Not sure why you are against that.
My point is that in a robust Democracy American parents have a lot of say over their schools especially in districts with elected school boards. It's just the way it is in the U.S. I trust parents to make good decisions for their children's education. Sometimes the parental backlash can go all the way to the Governor's mansion (i.e. Virginia 2020 - Youngkin's victory over McAuliffe).


Does this mean you don't think American voter's should be able to vote out school boards or elected leaders who don't follow their wishes? Do you feel there are higher powers that know what it is best for American children above and beyond their parents? Without much dispute, studies have shown that parent's who are involved in their children's education raise more successful children and likely better citizens.

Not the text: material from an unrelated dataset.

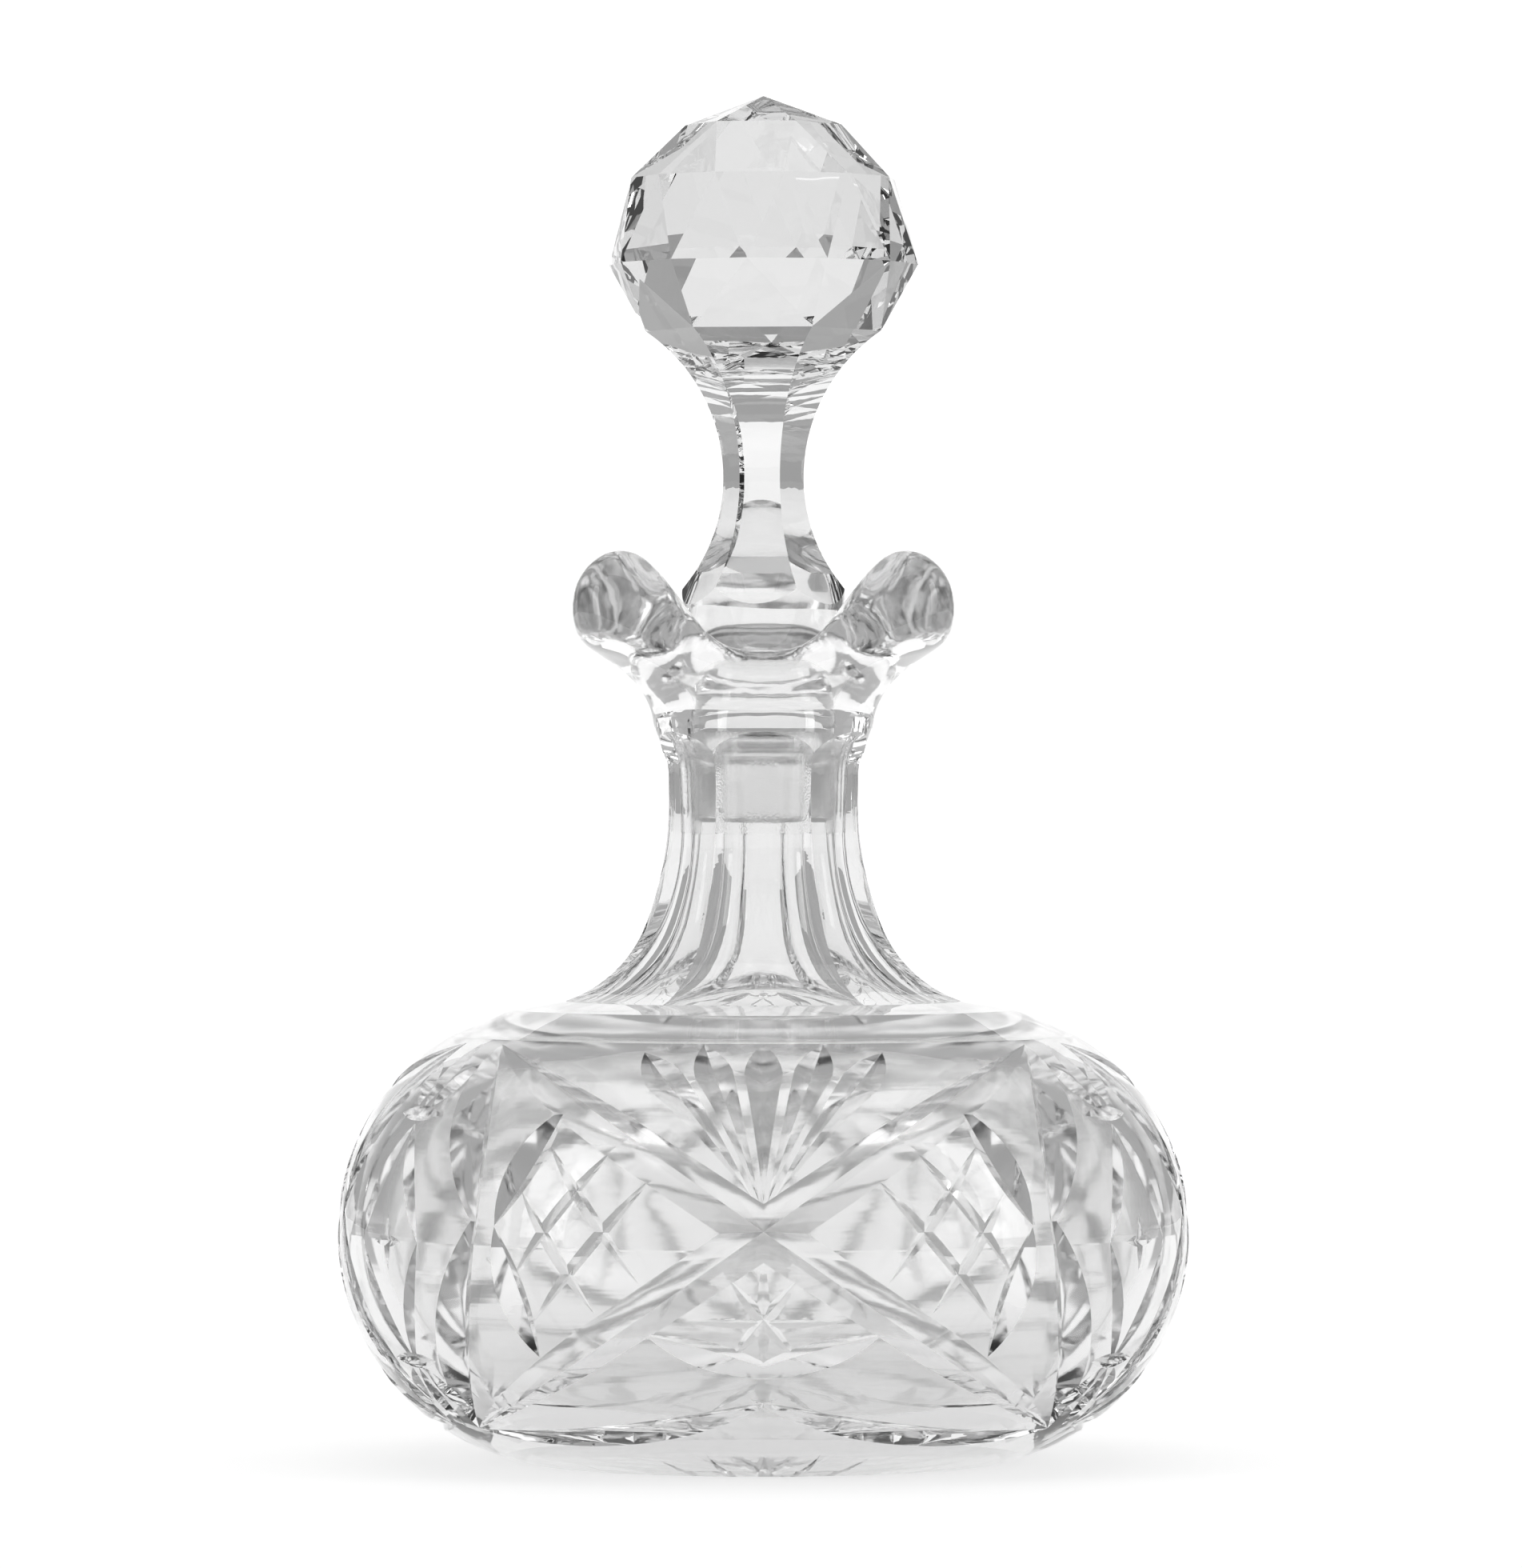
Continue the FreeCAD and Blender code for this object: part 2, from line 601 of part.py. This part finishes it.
def plug():
    """The ground plug, turned with its chamfer, up to where the stem facets end."""
    bottom, chamfer = size("neck_top_height") - size("plug_depth"), size("plug_chamfer")
    foot, slope = size("plug_radius"), size("plug_slope")
    top = over_neck("skirt_rise")
    points = [(0, bottom), (foot - chamfer, bottom), (foot + slope * chamfer, bottom + chamfer),
              (foot + slope * (top - bottom), top), (0, top)]
    outline = Outline("plug_turned")
    edges = [outline.line(points[i], points[(i + 1) % len(points)]) for i in range(len(points))]
    for index, edge in enumerate(edges):
        outline.join(edge, END, edges[(index + 1) % len(edges)], START)
    outline.place(edges[0], START, "0", "neck_top_height - plug_depth")
    outline.place(edges[0], END, "plug_radius - plug_chamfer", "neck_top_height - plug_depth")
    outline.place(edges[1], END, "plug_radius + plug_slope * plug_chamfer",
                  "neck_top_height - plug_depth + plug_chamfer")
    outline.place(edges[2], END, "plug_radius + plug_slope * ( plug_depth + skirt_rise )",
                  "neck_top_height + skirt_rise")
    outline.place(edges[3], END, "0", "neck_top_height + skirt_rise")
    return outline.turn()


def row(radius, height, first, count):
    """Corners of one level of the stopper, counted round from an angle."""
    return [polar(radius, size("stopper_turn") + first + 360.0 * i / count, height)
            for i in range(count)]


def closed(points):
    return Part.makePolygon(points + [points[0]])


def skirt_waste():
    """What the six sloping facets at the foot of the stem take off the plug."""
    top = over_neck("skirt_rise")
    widest = size("plug_radius") + size("plug_slope") * (size("plug_depth") + size("skirt_rise"))
    drop = ((widest + 1.0) / math.cos(math.pi / SIDES) - size("skirt_radius")) / size("skirt_slope")
    growth = size("skirt_slope") * drop
    core = Part.makeLoft([closed(row(size("skirt_radius") + growth, top - drop, 0, SIDES)),
                          closed(row(size("skirt_radius"), top, 0, SIDES))], True, True)
    ring = Part.makeCylinder(widest + 2.0, drop, Vector(0, 0, top - drop))
    return ring.cut(core)


def stem():
    """The six-sided stem: its corners follow one arc up to the ball and one down."""
    thin, thin_up = size("stem_radius"), over_neck("stem_rise")
    foot_drop = thin_up - over_neck("skirt_rise")
    ball_lift = over_neck("ball_foot_rise") - thin_up
    down = round_through(size("skirt_radius") - thin, foot_drop)
    up = round_through(size("ball_foot_radius") - thin, ball_lift)
    wires = []
    for share in (-1.0, -0.8, -0.55, -0.3, 0.0, 0.2, 0.4, 0.6, 0.75, 0.88, 1.0):
        sweep = down if share < 0 else up
        away = share * (foot_drop if share < 0 else ball_lift)
        corner = thin + sweep - math.sqrt(sweep ** 2 - away ** 2)
        wires.append(closed(row(corner, thin_up + away, 0, SIDES)))
    return Part.makeLoft(wires, True, False)


def ball():
    """The faceted ball: rows of corners joined by flat facets."""
    step = 360.0 / SIDES
    foot = row(size("ball_foot_radius"), over_neck("ball_foot_rise"), 0, SIDES)
    girdle = row(size("girdle_radius"), over_neck("girdle_rise"), 0, 2 * SIDES)
    crown = row(size("crown_radius"), over_neck("crown_rise"), -step / 4, 2 * SIDES)
    cap = row(size("cap_radius"), over_neck("cap_rise"), 0, SIDES)
    point = Vector(0, 0, over_neck("stopper_rise"))
    faces = [foot[::-1]]
    for i in range(SIDES):
        j, here = (i + 1) % SIDES, 2 * i
        faces += [[point, cap[i], cap[j]],
                  [cap[i], crown[here], crown[here + 1]],
                  [cap[i], crown[here + 1], crown[(here + 2) % (2 * SIDES)], cap[j]],
                  [foot[i], girdle[here], girdle[here - 1]],
                  [foot[i], girdle[here + 1], girdle[here]],
                  [foot[i], foot[j], girdle[here + 1]]]
    for i in range(2 * SIDES):
        j = (i + 1) % (2 * SIDES)
        faces += [[crown[i], girdle[i], crown[j]], [crown[j], girdle[i], girdle[j]]]
    return Part.Solid(Part.makeShell([Part.Face(closed(face)) for face in faces]))


# ---------------------------------------------------------------- assembly

def coded(label, shape):
    feature = doc.addObject("Part::Feature", label)
    feature.Shape = shape
    return feature


def cut_away(label, base, tool):
    result = doc.addObject("Part::Cut", label)
    result.Base, result.Tool = base, tool
    return result


def fused(label, shapes):
    result = doc.addObject("Part::MultiFuse", label)
    result.Shapes = shapes
    return result


blank = bottle_blank()
hollow = bottle_hollow()
turned_plug = plug()
doc.recompute()

cut_once = blank.Shape.cut(cuts(False) + [base_star(), flute_waste()])
cut_body = coded("cut_body", cut_once.cut(cuts(True)))
solid_bottle = fused("solid_bottle", [cut_body, coded("lip", lip())])
decanter = cut_away("decanter", solid_bottle, hollow)

skirted_plug = cut_away("skirted_plug", turned_plug, coded("skirt_waste", skirt_waste()))
stopper = fused("stopper", [skirted_plug, coded("stem", stem()), coded("ball", ball())])
doc.recompute()

# ---------------------------------------------------------------- checks and export

for item in doc.Objects:
    for state in ("Invalid", "Error"):
        if state in item.State:
            raise RuntimeError("%s is %s" % (item.Label, state))
for item in (decanter, stopper):
    if item.Shape.isNull() or not item.Shape.isValid() or len(item.Shape.Solids) != 1:
        raise RuntimeError("%s has no valid single solid" % item.Label)

os.makedirs("parts", exist_ok=True)
for item in (decanter, stopper):
    item.Shape.exportStep("parts/%s.step" % item.Label)
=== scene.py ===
import math

import bpy
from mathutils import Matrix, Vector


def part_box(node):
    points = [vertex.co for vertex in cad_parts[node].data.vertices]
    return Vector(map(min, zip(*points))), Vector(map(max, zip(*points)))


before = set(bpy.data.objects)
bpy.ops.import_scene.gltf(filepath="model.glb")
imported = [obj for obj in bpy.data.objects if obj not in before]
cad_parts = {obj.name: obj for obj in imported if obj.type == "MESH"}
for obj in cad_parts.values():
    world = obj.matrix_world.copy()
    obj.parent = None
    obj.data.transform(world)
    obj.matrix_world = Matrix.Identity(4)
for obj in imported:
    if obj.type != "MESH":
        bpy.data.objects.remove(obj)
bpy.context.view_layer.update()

# ---------------------------------------------------------------- node helpers
# Short names for building materials. Every texture uses Object coordinates, in metres.


class Shader:
    """A material's node tree with one Principled shader."""

    def __init__(self, name):
        self.material = bpy.data.materials.new(name)
        self.material.use_nodes = True
        self.tree = self.material.node_tree
        self.tree.nodes.clear()
        self.output = self.add("ShaderNodeOutputMaterial")
        self.surface = self.add("ShaderNodeBsdfPrincipled")
        self.link(self.surface.outputs["BSDF"], self.output.inputs["Surface"])
        self.place = self.add("ShaderNodeTexCoord").outputs["Object"]

    def add(self, kind, **settings):
        node = self.tree.nodes.new(kind)
        for name, value in settings.items():
            setattr(node, name, value)
        return node

    def link(self, source, target):
        self.tree.links.new(source, target)

    def set(self, name, value):
        self.surface.inputs[name].default_value = value

    def feed(self, source, name):
        self.link(source, self.surface.inputs[name])

    def maths(self, operation, first, second=None, clamp=False):
        node = self.add("ShaderNodeMath", operation=operation, use_clamp=clamp)
        for socket, value in zip(node.inputs, (first, second)):
            if value is None:
                continue
            if isinstance(value, (int, float)):
                socket.default_value = value
            else:
                self.link(value, socket)
        return node.outputs[0]

    def noise(self, scale, detail=3.0, roughness=0.5, distortion=0.0):
        """Noise over Object coordinates stretched by a scale for each axis."""
        stretch = self.add("ShaderNodeMapping")
        stretch.inputs["Scale"].default_value = scale
        self.link(self.place, stretch.inputs["Vector"])
        noise = self.add("ShaderNodeTexNoise")
        noise.inputs["Scale"].default_value = 1.0
        noise.inputs["Detail"].default_value = detail
        noise.inputs["Roughness"].default_value = roughness
        noise.inputs["Distortion"].default_value = distortion
        self.link(stretch.outputs["Vector"], noise.inputs["Vector"])
        return noise.outputs["Fac"]

    def range(self, value, low, high, to_low=0.0, to_high=1.0):
        node = self.add("ShaderNodeMapRange", interpolation_type="SMOOTHSTEP")
        for name, number in (("From Min", low), ("From Max", high),
                             ("To Min", to_low), ("To Max", to_high)):
            node.inputs[name].default_value = number
        self.link(value, node.inputs["Value"])
        return node.outputs["Result"]

    def bump(self, height, strength, distance, normal=None):
        node = self.add("ShaderNodeBump")
        node.inputs["Strength"].default_value = strength
        node.inputs["Distance"].default_value = distance
        self.link(height, node.inputs["Height"])
        if normal is not None:
            self.link(normal, node.inputs["Normal"])
        return node.outputs["Normal"]


def height_and_radius(shader):
    """Height over the base and distance from the axis."""
    split = shader.add("ShaderNodeSeparateXYZ")
    shader.link(shader.place, split.inputs["Vector"])
    across = shader.maths("POWER", split.outputs["X"], 2.0)
    deep = shader.maths("POWER", split.outputs["Y"], 2.0)
    radius = shader.maths("SQRT", shader.maths("ADD", across, deep))
    return split.outputs["Z"], radius


def crystal(name):
    """Colourless lead crystal: the shader common to both pieces."""
    shader = Shader(name)
    shader.set("Transmission Weight", 1.0)
    shader.set("IOR", 1.545)
    shader.set("Roughness", 0.0)
    return shader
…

The context is that laws are being passed censoring ideas, laws are being passed to propose putting cameras in school to monitor teachers for dissent, and there was a recent book burning you may have noticed?
The context is that this is happening right now, and you seem fine with it.
If you noticed, I have not supported book burning in this thread. As far as cameras, parents got a look at what teachers were teaching their children via on-line cameras. Now they want to ensure they have input to what is taught going forward.

You are aware no one has rights of free speech at work. Not you, not me. If our employer doesn't like our speech, they can fire us. Even Conservatives, fuck this one up in their head. You sort of have the right of free speech at work, but you are not free from the consequences. So at the end of the day, teachers do not have freedom to teach whatever they want. School administrators have oversight over teachers. School administrators answer to school boards. And in the end directly or indirectly, school boards answer to voters/parents. Or they get "McAullffed".
I'm brazenly critical of this kind of state censorship.
Shit is bad. Book burning is bad. I get that you are fine with state power to suppress facts the political regime thinks are inconvenient. I'm not.
Book burning is bad. If we are talking about what books are distributed to six, seven and eight year olds that's another question.

I'm sorry, but I find your comments intellectually hollow. You have not presented one specific example of terrible censorship. If you got away from dramatic effect and criticism, you might find we have some common ground. And no, I doubt we would agree on all things that should be taught and shouldn't be taught in schools. However if you followed my argument, I don't have that authority over someone's children and neither should you.